** Begin **

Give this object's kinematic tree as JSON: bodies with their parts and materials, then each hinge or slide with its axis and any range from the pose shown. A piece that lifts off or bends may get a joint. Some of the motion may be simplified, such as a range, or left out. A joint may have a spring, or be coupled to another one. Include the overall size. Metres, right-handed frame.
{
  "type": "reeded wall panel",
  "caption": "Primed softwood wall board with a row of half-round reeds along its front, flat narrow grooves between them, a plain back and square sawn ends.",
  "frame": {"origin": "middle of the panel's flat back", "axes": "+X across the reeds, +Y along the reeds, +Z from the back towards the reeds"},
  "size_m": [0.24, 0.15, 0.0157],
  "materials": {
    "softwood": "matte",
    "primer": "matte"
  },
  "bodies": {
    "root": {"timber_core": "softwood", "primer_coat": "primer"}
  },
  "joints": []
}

** End **
** Begin **

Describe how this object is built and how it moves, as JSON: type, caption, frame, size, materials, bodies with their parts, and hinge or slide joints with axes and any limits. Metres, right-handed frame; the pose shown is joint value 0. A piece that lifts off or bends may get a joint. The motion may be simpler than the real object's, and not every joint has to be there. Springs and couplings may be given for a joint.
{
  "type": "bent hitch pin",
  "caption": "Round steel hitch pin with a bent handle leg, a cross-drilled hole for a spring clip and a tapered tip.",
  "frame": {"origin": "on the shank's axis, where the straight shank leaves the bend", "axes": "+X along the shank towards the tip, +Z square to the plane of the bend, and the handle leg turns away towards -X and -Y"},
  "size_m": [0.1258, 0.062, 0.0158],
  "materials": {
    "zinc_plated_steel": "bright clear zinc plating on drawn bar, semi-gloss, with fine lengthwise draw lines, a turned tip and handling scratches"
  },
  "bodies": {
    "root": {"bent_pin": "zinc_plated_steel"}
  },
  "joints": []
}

** End **

# Written request
Wherever a line in the data above holds "type", copy that line.

# Response to this exercise
  "type": "reeded wall panel",
Describe how this object is built and how it moves, as JSON: type, caption, frame, size, materials, bodies with their parts, and hinge or slide joints with axes and any limits. Metres, right-handed frame; the pose shown is joint value 0. A piece that lifts off or bends may get a joint. The motion may be simpler than the real object's, and not every joint has to be there. Springs and couplings may be given for a joint.
  "type": "bent hitch pin",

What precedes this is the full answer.